Most commonly, to beat means ‘to strike something or someone repeatedly,’ ‘to smash against,’ and ‘to shape by hitting.’ However, beat also means ‘to stir ingredients vigorously,’ ‘to keep time by strokes,’ ‘to defeat something or someone,’ and, informally, ‘to be better than something or someone.’ Informally, it means ‘to confuse’ and ‘to avoid blame.’ As a noun, a beat is a stroke or blow and the sound it makes, the major rhythm in a music piece, and a throbbing or pulsing. As an adjective, beat is used informally to mean ‘exhausted.’
Beat dates back to before the year 900. The Old English verb bēatan (later the Middle English beten) meant ‘to inflict blows on or thrash someone.’ It comes from the Proto-Germanic verb bautan, and before then, from the Proto-Indo-European root bhau (to strike). It is related to the Old Norse bauta, the Middle Low German bōten, the Old High German bōzzan, all meaning ‘to beat,’ and the Middle Irish búalaim (I hit), as well as the English word batter. It is also loosely related to the Latin word fūstis, which means stick. It has been used to refer to the sound heard when the heart is pumping, as in the figurative sense, it was thought to be hitting the chest. The meaning ‘to overcome someone in a contest’ dates back to the early 17th century, while the meaning ‘to legally escape, avoid blame’ originated in American slang in the 1920s. The noun comes from the verb, and was first used to mean ‘a beating’ as well as ‘the beating of a drum’ around the year 1300. The musical sense only dates back to the mid-19th century, and alludes to the conductor moving the baton to keep time. Before that, beat had a different meaning in music: a grace note, meant to ornament, always half a note beneath the main note, so they sounded almost as one if you didn’t listen closely. The adjective comes from the verb as well and, meaning ‘defeated or overcome by effort,’ dates back to the early 15th century. The figurative meaning (tired or exhausted) is an extension of the former, and first appeared in the early 20th century in the US.
- The thieves beat the old man mercilessly.
- The waves beat against the rocks.
- The jeweler beat the silver into a curved shape.

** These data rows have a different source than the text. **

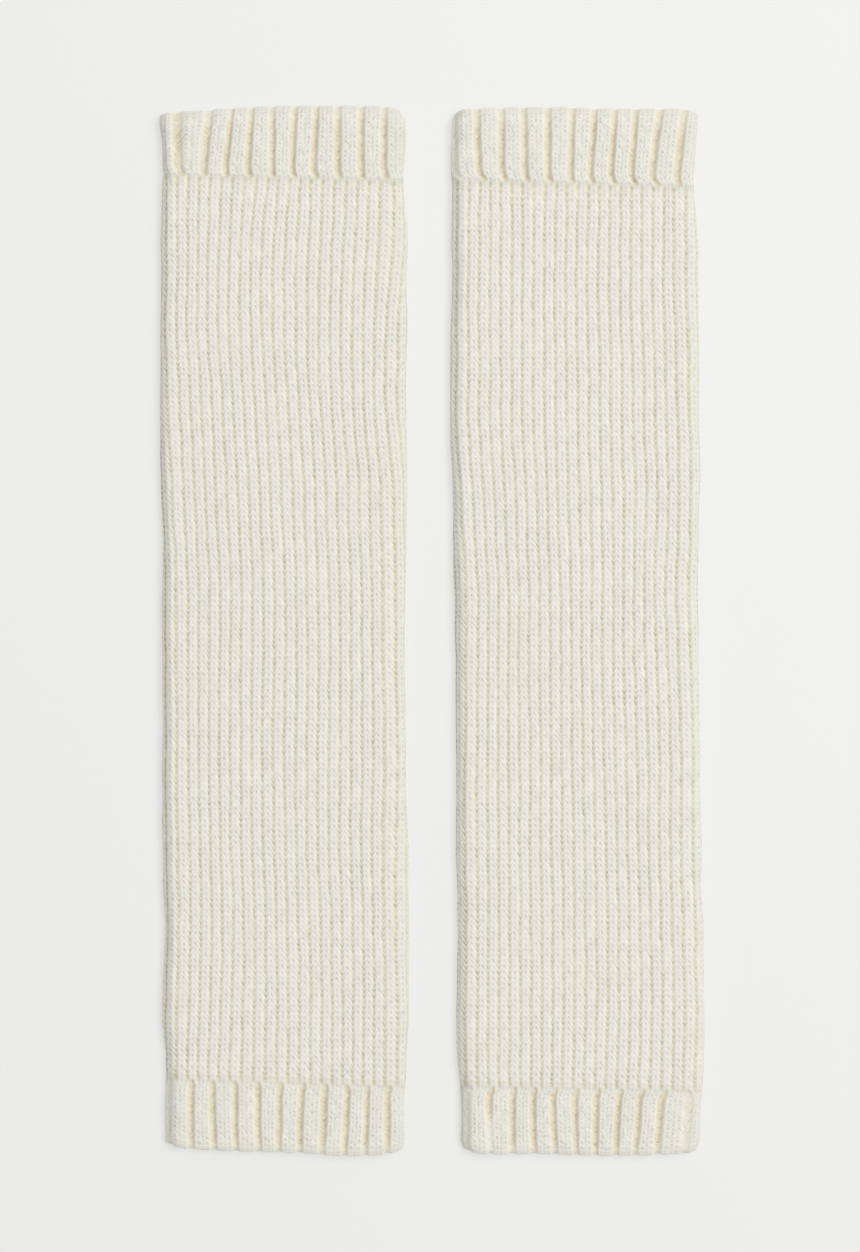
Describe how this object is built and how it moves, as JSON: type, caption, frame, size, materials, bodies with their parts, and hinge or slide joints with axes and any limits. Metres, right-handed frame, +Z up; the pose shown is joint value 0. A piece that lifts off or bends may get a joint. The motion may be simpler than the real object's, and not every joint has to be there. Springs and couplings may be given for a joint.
{
  "type": "pair of leg warmers",
  "caption": "Pair of straight rib-knit leg warmers laid flat side by side, each an open knitted tube with a wide-rib cuff at either end.",
  "frame": {"origin": "middle of the pair's flat underside, on the surface that the pair lies on", "axes": "+Z up from the surface; +Y along the tubes towards the upper cuffs; +X to the right, from the left leg warmer to the right one"},
  "size_m": [0.2191, 0.4224, 0.007],
  "materials": {
    "cream_knit": "soft matte wool-like rib knit, slightly fuzzy"
  },
  "bodies": {
    "root": {"left_top_cuff": "cream_knit", "left_body": "cream_knit", "left_bottom_cuff": "cream_knit", "right_top_cuff": "cream_knit", "right_body": "cream_knit", "right_bottom_cuff": "cream_knit"}
  },
  "joints": []
}
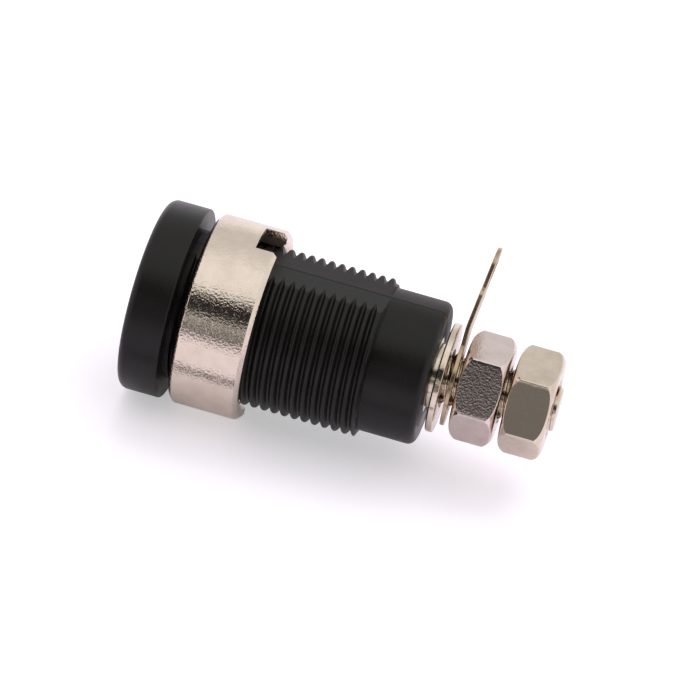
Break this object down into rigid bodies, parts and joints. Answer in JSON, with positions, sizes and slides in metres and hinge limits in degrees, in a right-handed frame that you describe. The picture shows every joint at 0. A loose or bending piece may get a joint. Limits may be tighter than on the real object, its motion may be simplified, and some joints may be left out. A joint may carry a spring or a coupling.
{
  "type": "panel-mounted binding post",
  "caption": "Round insulated panel socket for a 4 mm plug, with a threaded barrel, slotted ring nut, rear terminal stud, washer, solder lug and hex nuts.",
  "frame": {"origin": "centre of the panel seat, which is the rear face of the front flange", "axes": "+X along the barrel from the front flange to the terminal stud, +Z the normal of the upper barrel flat"},
  "size_m": [0.0307, 0.014, 0.0157],
  "materials": {
    "housing_plastic": "moulded black polyamide, fine satin skin",
    "sleeve_plastic": "moulded black polyamide",
    "contact_metal": "turned brass, bright nickel plate",
    "ring_nut_metal": "turned brass, bright nickel plate",
    "washer_metal": "stamped brass, bright nickel plate",
    "lug_metal": "stamped brass sheet, thin plate",
    "clamp_nut_metal": "brass, bright nickel plate",
    "lock_nut_metal": "brass, bright nickel plate"
  },
  "bodies": {
    "socket": {"housing": "housing_plastic", "inner_sleeve": "sleeve_plastic", "contact": "contact_metal", "washer": "washer_metal"},
    "ring_nut": {"ring_nut": "ring_nut_metal"},
    "solder_lug": {"solder_lug": "lug_metal"},
    "clamp_nut": {"clamp_nut": "clamp_nut_metal"},
    "lock_nut": {"lock_nut": "lock_nut_metal"}
  },
  "joints": [
    {"name": "ring_nut_turn", "type": "hinge", "parent": "socket", "child": "ring_nut", "pos_m": [0.0034, 0, 0], "axis": [1, 0, 0], "continuous": true},
    {"name": "solder_lug_swing", "type": "hinge", "parent": "socket", "child": "solder_lug", "pos_m": [0.01997, 0, 0], "axis": [1, 0, 0], "continuous": true},
    {"name": "clamp_nut_turn", "type": "hinge", "parent": "socket", "child": "clamp_nut", "pos_m": [0.0221, 0, 0], "axis": [1, 0, 0], "continuous": true},
    {"name": "lock_nut_turn", "type": "hinge", "parent": "socket", "child": "lock_nut", "pos_m": [0.0257, 0, 0], "axis": [1, 0, 0], "continuous": true}
  ]
}
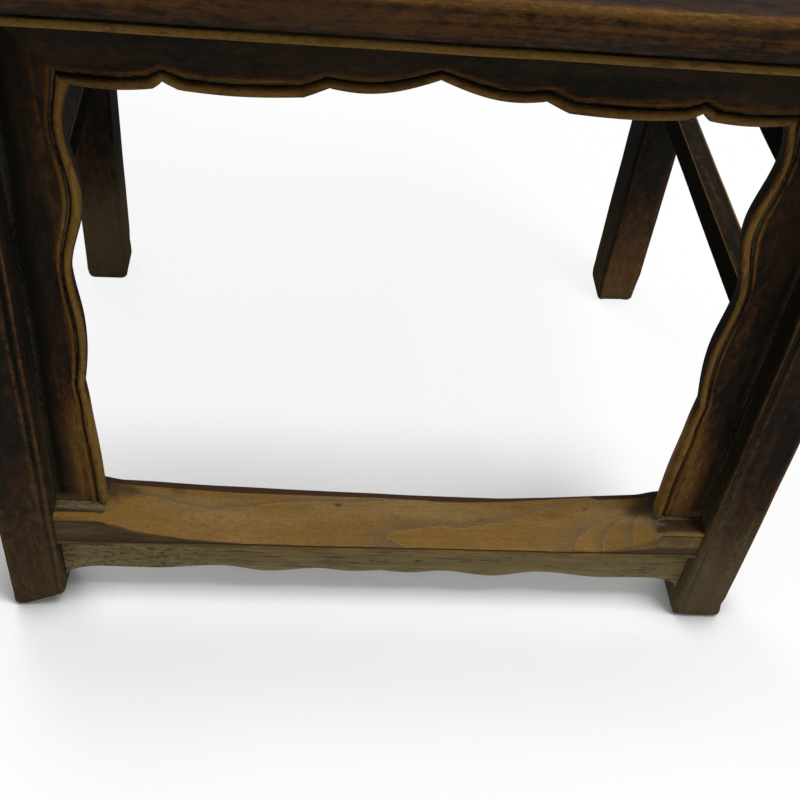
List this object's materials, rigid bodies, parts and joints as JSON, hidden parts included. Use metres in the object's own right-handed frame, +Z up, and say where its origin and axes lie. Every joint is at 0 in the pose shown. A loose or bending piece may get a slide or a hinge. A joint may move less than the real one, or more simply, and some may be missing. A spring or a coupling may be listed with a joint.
{
  "type": "yoke-back armchair",
  "caption": "Old lacquered yoke-back armchair with lobed front spandrels, a worn footrest, a curved splat and serpentine arms.",
  "frame": {"origin": "on the floor, in the middle of the chair's bounding box in plan", "axes": "+Z up, -Y to the front of the chair where the sitter's feet go, +X to the right as seen from the front"},
  "size_m": [0.6432, 0.5832, 1.1426],
  "materials": {
    "lacquer_dark": "near-black old lacquer over wood, worn to orange-brown on the arrises",
    "lacquer_brown": "dark brown old lacquer, thin and dusty near the floor",
    "worn_wood": "bare golden wood polished by feet",
    "dusty_wood": "grey-brown wood with old dirt"
  },
  "bodies": {
    "root": {"crest_rail": "lacquer_dark", "arm_left": "lacquer_dark", "arm_right": "lacquer_dark", "side_post_left": "lacquer_dark", "side_post_right": "lacquer_dark", "arm_bracket_left": "lacquer_dark", "arm_bracket_right": "lacquer_dark", "seat_rail_front": "lacquer_dark", "seat_rail_back": "lacquer_dark", "seat_rail_left": "lacquer_dark", "seat_rail_right": "lacquer_dark", "front_apron": "lacquer_dark", "side_apron_left": "lacquer_dark", "side_apron_right": "lacquer_dark", "back_apron": "lacquer_dark", "front_post_left": "lacquer_brown", "front_post_right": "lacquer_brown", "back_post_left": "lacquer_brown", "back_post_right": "lacquer_brown", "back_splat": "lacquer_brown", "seat_panel": "lacquer_brown", "seat_batten_left": "lacquer_brown", "seat_batten_right": "lacquer_brown", "front_spandrel_left": "lacquer_brown", "front_spandrel_right": "lacquer_brown", "side_stretcher_lower_left": "lacquer_brown", "side_stretcher_lower_right": "lacquer_brown", "side_stretcher_upper_left": "lacquer_brown", "side_stretcher_upper_right": "lacquer_brown", "back_stretcher": "lacquer_brown", "footrest": "worn_wood", "footrest_apron": "dusty_wood"}
  },
  "joints": []
}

- Beat all the ingredients together until you have a smooth batter.
- I had a great time on vacation. Swimming in the sea sure beats being at work.
- It beats me how Jack got the job; he clearly doesn’t know what he’s doing.
- Fiona was nervous and could feel the rapid beat of her heart.
- Adam had been working for twelve hours and he was completely beat.
Words often used with beat
beat it: go away. Example: “The bartender told the drunk to beat it.”
beat up: injure someone by beating. Example: “The bullies beat Paul up and stole his lunch money.”
beat down: subdue, suppress. Example: “Deborah was terrified of flying, but determined to visit her daughter in Australia, so she beat down her fear and got on the plane anyway.”
beat off: literally, and always used with an object, this means ‘to chase or beat someone or something away from you.’ Example: “We managed to beat off our attackers and get away.” However, without an object, it has a vulgar meaning: to masturbate.
beat the rap: be found not guilty of a criminal charge. Example: “Everyone knew Simon did it, but he hired an expensive lawyer and managed to beat the rap.”